━━━ EXCERPTED DATA

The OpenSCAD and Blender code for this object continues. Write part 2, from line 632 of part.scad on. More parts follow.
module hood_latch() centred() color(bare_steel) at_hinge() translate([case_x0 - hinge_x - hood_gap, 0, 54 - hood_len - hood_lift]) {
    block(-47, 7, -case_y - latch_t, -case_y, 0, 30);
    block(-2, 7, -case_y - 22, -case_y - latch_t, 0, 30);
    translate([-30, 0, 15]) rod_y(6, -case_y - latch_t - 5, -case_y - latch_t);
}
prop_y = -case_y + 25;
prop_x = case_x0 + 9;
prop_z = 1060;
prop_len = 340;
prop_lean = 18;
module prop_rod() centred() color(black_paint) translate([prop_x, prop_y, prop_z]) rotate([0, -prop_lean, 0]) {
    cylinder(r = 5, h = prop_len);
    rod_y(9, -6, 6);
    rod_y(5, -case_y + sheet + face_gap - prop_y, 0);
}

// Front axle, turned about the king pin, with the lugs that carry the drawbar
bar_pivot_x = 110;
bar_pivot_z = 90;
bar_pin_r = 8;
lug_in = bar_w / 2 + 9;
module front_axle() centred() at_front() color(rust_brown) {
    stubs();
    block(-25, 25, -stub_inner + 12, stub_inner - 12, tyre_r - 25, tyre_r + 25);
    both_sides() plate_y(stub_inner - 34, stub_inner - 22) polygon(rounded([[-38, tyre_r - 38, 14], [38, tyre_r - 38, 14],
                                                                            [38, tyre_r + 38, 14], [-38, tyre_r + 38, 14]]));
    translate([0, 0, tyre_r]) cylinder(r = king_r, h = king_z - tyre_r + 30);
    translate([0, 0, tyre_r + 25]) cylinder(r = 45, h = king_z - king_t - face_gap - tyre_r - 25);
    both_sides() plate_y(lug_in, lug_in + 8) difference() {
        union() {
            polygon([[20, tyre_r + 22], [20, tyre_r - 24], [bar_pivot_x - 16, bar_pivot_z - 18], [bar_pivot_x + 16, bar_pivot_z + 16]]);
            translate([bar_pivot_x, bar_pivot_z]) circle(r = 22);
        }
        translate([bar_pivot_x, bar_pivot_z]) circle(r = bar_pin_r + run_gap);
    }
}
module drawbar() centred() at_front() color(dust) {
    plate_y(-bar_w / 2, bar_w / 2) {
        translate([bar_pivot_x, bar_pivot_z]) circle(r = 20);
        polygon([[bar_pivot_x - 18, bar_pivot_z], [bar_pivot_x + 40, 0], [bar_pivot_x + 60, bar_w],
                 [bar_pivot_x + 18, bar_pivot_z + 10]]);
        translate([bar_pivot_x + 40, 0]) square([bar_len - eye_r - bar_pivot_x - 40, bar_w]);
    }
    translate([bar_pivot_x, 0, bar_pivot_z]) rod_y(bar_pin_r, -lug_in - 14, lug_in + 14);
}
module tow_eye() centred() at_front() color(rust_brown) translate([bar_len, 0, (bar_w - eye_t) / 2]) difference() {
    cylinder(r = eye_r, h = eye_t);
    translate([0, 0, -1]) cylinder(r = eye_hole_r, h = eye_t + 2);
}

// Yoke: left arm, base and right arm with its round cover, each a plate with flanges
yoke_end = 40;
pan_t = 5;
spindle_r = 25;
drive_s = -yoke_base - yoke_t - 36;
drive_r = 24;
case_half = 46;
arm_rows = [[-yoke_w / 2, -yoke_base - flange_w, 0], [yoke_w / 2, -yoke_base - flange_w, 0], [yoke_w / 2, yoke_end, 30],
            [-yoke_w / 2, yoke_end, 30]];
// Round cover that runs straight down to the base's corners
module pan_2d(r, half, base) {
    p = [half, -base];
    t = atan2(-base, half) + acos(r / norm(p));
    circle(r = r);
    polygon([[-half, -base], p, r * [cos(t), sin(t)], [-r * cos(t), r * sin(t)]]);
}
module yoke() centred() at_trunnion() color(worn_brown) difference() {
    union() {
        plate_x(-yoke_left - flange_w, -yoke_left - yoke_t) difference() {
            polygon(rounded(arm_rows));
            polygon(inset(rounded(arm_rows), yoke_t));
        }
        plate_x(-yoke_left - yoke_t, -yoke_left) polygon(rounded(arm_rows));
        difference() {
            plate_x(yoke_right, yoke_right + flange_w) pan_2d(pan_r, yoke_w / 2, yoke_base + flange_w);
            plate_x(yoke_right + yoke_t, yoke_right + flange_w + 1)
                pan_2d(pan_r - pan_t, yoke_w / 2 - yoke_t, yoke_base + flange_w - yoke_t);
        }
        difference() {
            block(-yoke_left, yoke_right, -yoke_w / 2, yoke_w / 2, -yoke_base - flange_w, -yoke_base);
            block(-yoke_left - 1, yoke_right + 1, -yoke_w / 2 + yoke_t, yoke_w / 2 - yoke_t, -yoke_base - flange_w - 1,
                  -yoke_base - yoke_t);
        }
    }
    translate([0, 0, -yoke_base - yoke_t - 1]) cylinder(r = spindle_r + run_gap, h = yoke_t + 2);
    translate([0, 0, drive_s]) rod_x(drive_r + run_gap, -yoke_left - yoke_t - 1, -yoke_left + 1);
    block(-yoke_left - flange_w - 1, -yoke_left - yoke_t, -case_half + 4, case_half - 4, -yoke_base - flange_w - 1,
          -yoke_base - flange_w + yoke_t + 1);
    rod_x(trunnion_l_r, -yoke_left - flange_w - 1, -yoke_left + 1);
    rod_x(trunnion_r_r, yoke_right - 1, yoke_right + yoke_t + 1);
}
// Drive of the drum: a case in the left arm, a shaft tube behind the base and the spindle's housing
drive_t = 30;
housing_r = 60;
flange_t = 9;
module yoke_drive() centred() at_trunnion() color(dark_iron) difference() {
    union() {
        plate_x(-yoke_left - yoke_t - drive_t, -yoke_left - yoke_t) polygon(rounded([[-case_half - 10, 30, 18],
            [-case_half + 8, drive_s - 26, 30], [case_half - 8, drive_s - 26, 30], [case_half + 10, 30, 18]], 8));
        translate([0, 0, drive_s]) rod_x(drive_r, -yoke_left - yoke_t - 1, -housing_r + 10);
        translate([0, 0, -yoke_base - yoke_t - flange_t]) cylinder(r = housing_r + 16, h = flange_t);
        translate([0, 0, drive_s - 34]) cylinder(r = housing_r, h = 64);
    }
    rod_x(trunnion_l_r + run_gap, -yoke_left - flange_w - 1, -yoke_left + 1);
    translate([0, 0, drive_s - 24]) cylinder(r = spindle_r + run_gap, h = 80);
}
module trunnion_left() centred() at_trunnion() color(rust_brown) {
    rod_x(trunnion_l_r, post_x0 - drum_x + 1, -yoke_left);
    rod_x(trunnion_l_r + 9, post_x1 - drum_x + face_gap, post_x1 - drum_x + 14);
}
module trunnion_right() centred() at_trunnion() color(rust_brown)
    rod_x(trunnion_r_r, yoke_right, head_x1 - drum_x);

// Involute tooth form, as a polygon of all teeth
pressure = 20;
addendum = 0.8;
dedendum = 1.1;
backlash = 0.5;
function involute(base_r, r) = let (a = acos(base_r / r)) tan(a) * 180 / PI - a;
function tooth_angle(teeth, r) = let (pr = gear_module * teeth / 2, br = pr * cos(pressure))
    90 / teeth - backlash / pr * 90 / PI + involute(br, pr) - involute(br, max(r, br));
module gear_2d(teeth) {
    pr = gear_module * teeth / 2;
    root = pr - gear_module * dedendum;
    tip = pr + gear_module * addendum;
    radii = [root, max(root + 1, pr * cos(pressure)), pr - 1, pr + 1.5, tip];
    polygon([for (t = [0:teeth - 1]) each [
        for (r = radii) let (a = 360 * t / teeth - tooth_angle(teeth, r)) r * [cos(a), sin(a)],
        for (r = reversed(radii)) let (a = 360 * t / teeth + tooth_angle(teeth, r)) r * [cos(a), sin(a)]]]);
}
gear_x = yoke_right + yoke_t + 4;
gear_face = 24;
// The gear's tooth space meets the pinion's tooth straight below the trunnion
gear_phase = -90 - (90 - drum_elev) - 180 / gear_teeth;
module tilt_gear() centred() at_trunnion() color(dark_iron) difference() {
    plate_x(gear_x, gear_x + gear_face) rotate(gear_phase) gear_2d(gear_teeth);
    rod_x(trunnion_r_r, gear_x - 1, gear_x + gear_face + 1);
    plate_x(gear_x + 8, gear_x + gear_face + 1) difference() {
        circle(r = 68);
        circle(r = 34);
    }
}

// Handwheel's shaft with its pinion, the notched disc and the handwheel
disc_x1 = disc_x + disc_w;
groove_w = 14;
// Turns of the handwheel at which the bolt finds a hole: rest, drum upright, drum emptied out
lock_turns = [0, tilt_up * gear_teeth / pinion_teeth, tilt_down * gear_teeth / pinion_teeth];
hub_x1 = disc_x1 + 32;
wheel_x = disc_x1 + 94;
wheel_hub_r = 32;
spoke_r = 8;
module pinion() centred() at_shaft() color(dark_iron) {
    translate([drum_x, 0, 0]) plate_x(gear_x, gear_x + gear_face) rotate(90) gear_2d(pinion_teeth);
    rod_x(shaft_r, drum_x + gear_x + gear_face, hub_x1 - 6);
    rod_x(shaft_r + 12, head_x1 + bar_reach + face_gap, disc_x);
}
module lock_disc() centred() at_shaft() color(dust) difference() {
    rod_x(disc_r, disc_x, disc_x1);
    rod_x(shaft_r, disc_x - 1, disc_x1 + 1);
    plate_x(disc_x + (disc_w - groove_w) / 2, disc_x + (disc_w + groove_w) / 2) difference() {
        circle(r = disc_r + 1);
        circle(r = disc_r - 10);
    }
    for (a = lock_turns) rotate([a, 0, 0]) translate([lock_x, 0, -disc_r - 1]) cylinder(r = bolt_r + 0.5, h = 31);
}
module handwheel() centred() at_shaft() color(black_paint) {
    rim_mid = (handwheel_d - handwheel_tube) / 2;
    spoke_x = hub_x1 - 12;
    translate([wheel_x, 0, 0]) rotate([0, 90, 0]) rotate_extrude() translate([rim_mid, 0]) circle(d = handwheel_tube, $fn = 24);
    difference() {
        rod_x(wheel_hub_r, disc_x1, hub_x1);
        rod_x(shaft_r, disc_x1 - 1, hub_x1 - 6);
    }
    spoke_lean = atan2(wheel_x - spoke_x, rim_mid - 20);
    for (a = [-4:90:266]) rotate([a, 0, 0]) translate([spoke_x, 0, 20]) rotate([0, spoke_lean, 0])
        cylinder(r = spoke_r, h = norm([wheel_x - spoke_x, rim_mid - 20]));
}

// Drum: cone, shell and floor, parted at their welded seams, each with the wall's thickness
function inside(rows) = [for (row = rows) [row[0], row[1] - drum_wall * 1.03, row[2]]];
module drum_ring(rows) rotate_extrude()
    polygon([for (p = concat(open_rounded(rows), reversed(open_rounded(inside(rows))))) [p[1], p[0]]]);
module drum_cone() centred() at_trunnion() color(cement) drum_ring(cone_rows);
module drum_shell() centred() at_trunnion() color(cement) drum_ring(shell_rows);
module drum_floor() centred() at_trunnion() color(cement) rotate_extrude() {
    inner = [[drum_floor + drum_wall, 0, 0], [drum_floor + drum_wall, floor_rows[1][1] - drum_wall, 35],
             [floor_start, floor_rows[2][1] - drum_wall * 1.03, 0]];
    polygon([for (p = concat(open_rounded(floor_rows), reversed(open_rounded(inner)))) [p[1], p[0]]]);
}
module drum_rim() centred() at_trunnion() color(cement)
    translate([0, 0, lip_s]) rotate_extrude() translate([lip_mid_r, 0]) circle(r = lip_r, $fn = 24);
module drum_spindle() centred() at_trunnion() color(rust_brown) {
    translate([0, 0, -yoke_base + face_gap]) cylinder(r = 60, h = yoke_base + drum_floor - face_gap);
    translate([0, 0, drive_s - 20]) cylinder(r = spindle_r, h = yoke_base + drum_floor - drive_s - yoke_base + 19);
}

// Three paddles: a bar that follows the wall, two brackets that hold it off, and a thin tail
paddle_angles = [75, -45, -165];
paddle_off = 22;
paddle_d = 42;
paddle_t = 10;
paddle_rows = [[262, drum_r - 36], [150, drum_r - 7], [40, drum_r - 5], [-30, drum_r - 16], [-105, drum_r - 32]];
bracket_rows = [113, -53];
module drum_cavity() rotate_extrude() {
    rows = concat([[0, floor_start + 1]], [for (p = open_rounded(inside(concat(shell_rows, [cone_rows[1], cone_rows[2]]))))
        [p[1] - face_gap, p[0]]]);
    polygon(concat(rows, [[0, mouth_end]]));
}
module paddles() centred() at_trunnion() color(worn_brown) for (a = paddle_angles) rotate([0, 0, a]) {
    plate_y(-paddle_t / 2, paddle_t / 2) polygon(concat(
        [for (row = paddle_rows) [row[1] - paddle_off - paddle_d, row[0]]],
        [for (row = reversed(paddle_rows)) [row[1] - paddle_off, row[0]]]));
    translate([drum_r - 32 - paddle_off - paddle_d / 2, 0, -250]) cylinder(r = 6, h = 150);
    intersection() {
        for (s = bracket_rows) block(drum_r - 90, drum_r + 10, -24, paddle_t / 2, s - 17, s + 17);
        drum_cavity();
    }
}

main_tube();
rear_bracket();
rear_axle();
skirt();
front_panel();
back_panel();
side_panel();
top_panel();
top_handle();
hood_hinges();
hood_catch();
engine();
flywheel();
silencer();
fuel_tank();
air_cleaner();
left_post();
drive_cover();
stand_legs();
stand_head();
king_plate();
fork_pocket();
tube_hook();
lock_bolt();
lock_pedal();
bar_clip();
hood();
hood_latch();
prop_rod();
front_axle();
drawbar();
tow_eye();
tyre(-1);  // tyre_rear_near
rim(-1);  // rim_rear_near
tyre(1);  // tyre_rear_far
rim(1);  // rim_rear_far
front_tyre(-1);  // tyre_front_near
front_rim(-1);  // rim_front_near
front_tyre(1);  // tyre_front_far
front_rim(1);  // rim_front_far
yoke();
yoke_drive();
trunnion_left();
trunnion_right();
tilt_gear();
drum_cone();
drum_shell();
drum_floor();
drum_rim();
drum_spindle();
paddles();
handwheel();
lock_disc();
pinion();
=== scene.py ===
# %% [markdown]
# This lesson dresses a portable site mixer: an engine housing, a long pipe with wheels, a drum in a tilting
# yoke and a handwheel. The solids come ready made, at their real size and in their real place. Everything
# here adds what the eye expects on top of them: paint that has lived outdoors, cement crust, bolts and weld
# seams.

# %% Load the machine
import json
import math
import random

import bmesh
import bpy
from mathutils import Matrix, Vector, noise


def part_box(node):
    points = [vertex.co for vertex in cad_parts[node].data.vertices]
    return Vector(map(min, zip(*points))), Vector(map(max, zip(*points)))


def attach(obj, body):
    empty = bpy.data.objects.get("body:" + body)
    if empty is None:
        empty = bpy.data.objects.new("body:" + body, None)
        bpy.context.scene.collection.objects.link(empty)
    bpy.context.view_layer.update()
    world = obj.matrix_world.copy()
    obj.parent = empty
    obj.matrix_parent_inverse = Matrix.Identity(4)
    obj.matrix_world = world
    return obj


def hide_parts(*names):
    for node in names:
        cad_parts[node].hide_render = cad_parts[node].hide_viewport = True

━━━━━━
━━━ EXCERPTED DATA

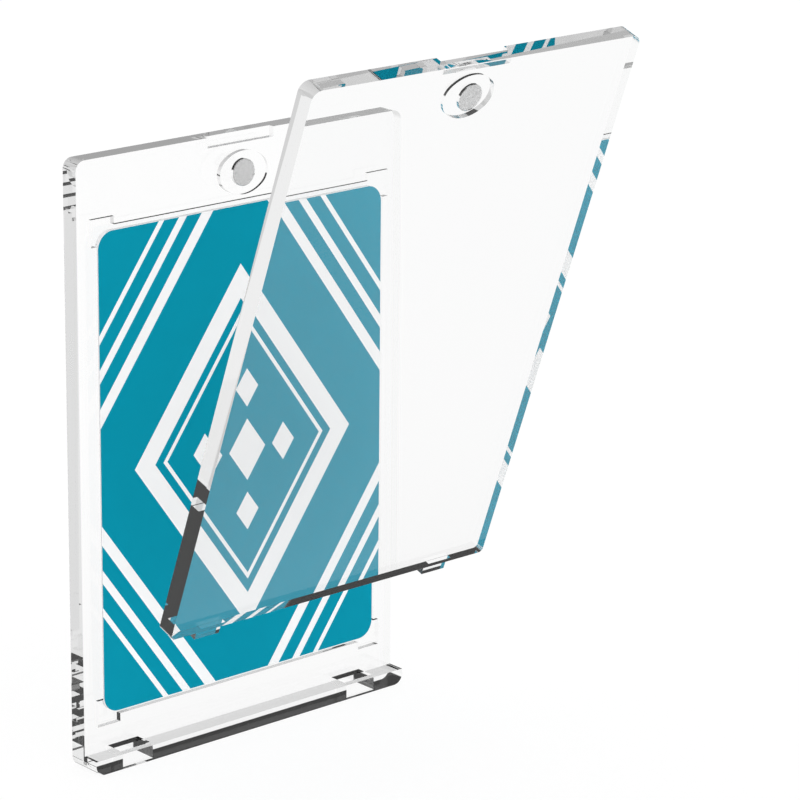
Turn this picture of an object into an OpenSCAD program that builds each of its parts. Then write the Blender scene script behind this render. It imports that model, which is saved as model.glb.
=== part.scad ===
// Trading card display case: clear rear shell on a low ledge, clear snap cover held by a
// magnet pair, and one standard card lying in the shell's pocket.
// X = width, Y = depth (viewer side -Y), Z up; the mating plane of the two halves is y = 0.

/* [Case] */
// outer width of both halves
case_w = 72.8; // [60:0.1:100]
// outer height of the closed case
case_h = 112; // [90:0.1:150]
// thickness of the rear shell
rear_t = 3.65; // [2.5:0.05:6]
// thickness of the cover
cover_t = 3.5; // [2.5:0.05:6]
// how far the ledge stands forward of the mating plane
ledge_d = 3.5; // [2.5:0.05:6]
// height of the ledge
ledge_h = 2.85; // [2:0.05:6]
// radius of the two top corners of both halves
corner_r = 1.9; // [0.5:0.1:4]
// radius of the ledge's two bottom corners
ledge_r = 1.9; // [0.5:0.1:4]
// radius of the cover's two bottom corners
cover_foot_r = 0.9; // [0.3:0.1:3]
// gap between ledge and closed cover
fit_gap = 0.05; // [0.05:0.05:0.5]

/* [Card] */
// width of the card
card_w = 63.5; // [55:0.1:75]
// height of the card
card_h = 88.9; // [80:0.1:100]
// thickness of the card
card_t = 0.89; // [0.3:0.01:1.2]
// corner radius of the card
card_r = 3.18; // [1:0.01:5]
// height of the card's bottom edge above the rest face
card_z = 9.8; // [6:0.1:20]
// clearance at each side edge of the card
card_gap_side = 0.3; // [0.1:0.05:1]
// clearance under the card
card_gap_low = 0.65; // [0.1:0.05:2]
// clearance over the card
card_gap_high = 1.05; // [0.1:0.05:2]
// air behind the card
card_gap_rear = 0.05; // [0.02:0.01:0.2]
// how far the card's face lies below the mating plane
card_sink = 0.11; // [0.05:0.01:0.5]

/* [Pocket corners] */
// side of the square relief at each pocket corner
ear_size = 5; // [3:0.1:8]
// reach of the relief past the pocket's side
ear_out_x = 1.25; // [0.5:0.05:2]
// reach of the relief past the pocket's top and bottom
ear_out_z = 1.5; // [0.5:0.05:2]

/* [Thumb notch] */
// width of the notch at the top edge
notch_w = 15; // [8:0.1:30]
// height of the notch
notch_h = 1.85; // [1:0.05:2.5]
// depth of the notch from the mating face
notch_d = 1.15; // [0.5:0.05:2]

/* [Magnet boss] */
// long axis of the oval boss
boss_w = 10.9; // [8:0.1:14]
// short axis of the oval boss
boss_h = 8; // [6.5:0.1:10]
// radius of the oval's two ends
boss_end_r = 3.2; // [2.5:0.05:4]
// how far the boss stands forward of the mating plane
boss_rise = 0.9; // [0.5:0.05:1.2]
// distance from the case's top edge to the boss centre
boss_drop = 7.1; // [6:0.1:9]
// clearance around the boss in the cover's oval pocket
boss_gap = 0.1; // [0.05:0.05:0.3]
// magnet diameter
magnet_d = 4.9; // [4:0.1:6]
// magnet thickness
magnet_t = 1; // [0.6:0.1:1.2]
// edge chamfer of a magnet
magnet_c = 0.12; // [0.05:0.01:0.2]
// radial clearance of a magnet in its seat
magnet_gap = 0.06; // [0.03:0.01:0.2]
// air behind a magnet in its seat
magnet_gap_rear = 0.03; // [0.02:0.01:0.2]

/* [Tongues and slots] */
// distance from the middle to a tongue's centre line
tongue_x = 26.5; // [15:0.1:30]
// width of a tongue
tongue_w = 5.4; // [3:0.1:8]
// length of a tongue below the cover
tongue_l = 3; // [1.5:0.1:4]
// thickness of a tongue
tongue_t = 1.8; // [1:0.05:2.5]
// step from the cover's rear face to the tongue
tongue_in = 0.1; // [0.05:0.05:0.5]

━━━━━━

WHAT YOU WILL DO — Your task is to give again the lines from the one containing "Turn this picture" to the one containing "halves is y = 0.", both lines included, exactly and without anything added.

PROBLEM SOLUTION —
Turn this picture of an object into an OpenSCAD program that builds each of its parts. Then write the Blender scene script behind this render. It imports that model, which is saved as model.glb.
=== part.scad ===
// Trading card display case: clear rear shell on a low ledge, clear snap cover held by a
// magnet pair, and one standard card lying in the shell's pocket.
// X = width, Y = depth (viewer side -Y), Z up; the mating plane of the two halves is y = 0.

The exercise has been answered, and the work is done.